Author Colin Wilson (b.1931) died on December 5. In addition to numerous non-fiction works, Wilson wrote short stories set in the Cthulhu Mythos, the novel The Space Vampires, which was filmed as Lifeforce, and the Spider-World series. After his description of Lovecraft as a bad writer caused August Derleth to challenge him, Wilson wrote the novel The Mind Parasites. Following a stroke in 2012, Wilson lost his ability to speak.
Author and historian T. R. Fehrenbach (b.1925) died on December 1. Following his service in the Korean War, Fehrenbach turned to writing science fiction, although his best known works were historical. He published “Remember the Alamo!” in Analog in 1961 and “From the Tower of Eridu” in Lone Star Universe. Fehrenbach, who also wrote about the history of Texas, tended to use the initials “R. R.” for his science fiction.
SFWA has announced that Samuel R. Delany will be named the Damon Knight Grandmaster, with his induction occurring at the Nebula Award Weekend in San Jose, California the weekend of May 15-18, 2014. Delany is the author of Dhalgren, Babel-17, The Einstein Intersection, Nova, and numerous other novels and short stories.
Ed Kramer pleaded guilty to three of the six counts in the original indictment filed against him and has received a 20 year sentence of four five year terms to run concurrently with credit for time already served. Kramer will serve the remaining 36 months of his sentence under house arrest, has been ordered to pay $100,000 to each of his victims by July 2014, and is prohibited from interacting with anyone under the age of 16. Kramer was originally arrested in August 2000 on charges of child molestation.
Author Joel Lane (b.1963) died on November 25. Lane began publishing in 1986 with the short story “The Foggy, Foggy Dew.” He went on to publish several other stories as well as two novels. Lane won the British Fantasy Award for his collection The Earth Wire and Other Stories and for his short story “My Stone Desire.” His novella The Witnesses are Gone was a Shirley Jackson Award finalist.
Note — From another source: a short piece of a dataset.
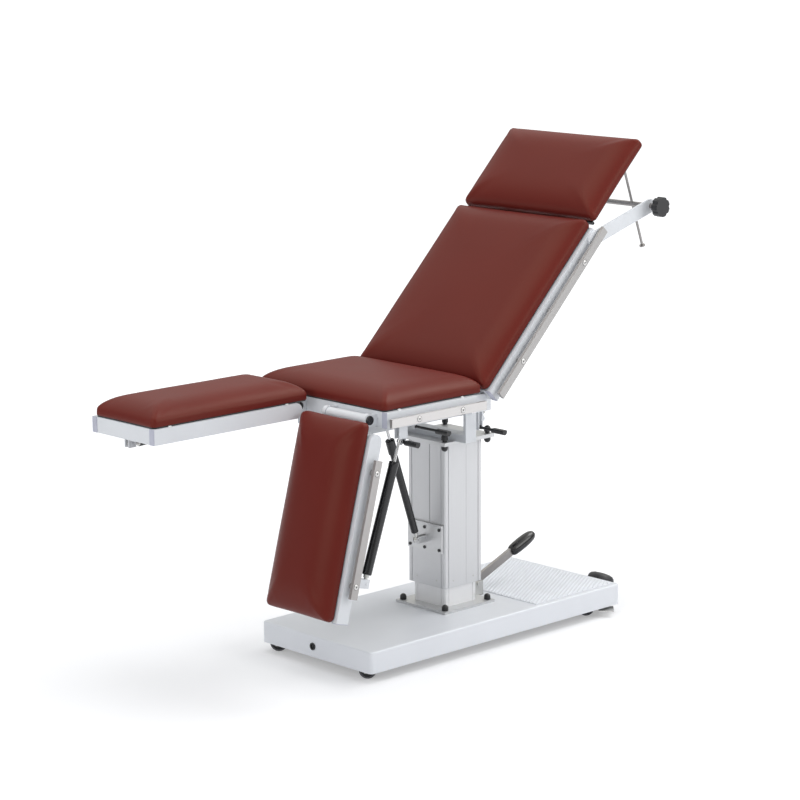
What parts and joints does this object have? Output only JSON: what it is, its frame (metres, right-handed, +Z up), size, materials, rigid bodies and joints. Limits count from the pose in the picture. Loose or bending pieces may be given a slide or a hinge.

Author and publisher Michael Burgess (b.1948), who used the professional name Robert Reginald died on November 20. Burgess began attending science fiction conventions in 1968 and in 1975, he used the royalties from his first reference work to start The Borgo Press, which published reference works for several years. Reginald also published numerous bibliographies over the years as well as some of his own original fiction. Some of his works include Reference Guide to Science Fiction, Fantasy, and Horror, Science Fiction and Fantasy Literature 1975-1991: A Bibliography of Science Fiction, Fantasy, and Horror Fiction Books and Nonfiction Monographs, and the Codex Derynianus.
Australian fan Graham Stone (b.1926) died on November 16. Stone won an A. Bertram Chandler Award in 1999 for Outstanding Achievement in Australian Science Fiction. In the 1960ws, Stone published Australian Science Fiction Index: 1939-1962 and Australian Science Fiction Index: 1925-1967. His fanzine, Notes on Australian Science Fiction served as the basis for a book of the same title, and he published other fanzines and bibliographies as well. Several of his works, such as A History of Australian Science Fiction Fandom, 1935-1963, were published pseudonymously.
Author Joseph J. Lazzaro (b.1957) died on November 18. Lazzaro is best known for his non-fiction, including the books Adaptive Technologies for Learning & Work Environments and Adapting PCs for Disabilities. He also worked for the Massachusetts Commission for the Blind. In 1995, he published his first short story, “Ben Franklin’s Spaceship,” written with Peter L. Manly. His only other published fiction was “The Turing Testers,” written with Michael A. Burstein, although he had several non-fiction articles published in Analog as well.
Author Doris Lessing (b. Doris Tayler in 1919) died on November 17. Lessing, who received a Nobel Prize for Literature in 2007, was a Guest of Honor at Conspiracy ’87, the 1987 Worldcon in Brighton, UK. Her best known works include The Golden Notebook, Memoirs of a Survivor and The Summer Before the Dark. Lessing also wrote the five volume science fiction series Canopus in Argos. When reviewers took her to task for writing science fiction, Lessing replied, “What they didn’t realise was that in science fiction is some of the best social fiction of our time. I also admire the classic sort of science fiction, like Blood Music, by Greg Bear. He’s a great writer.”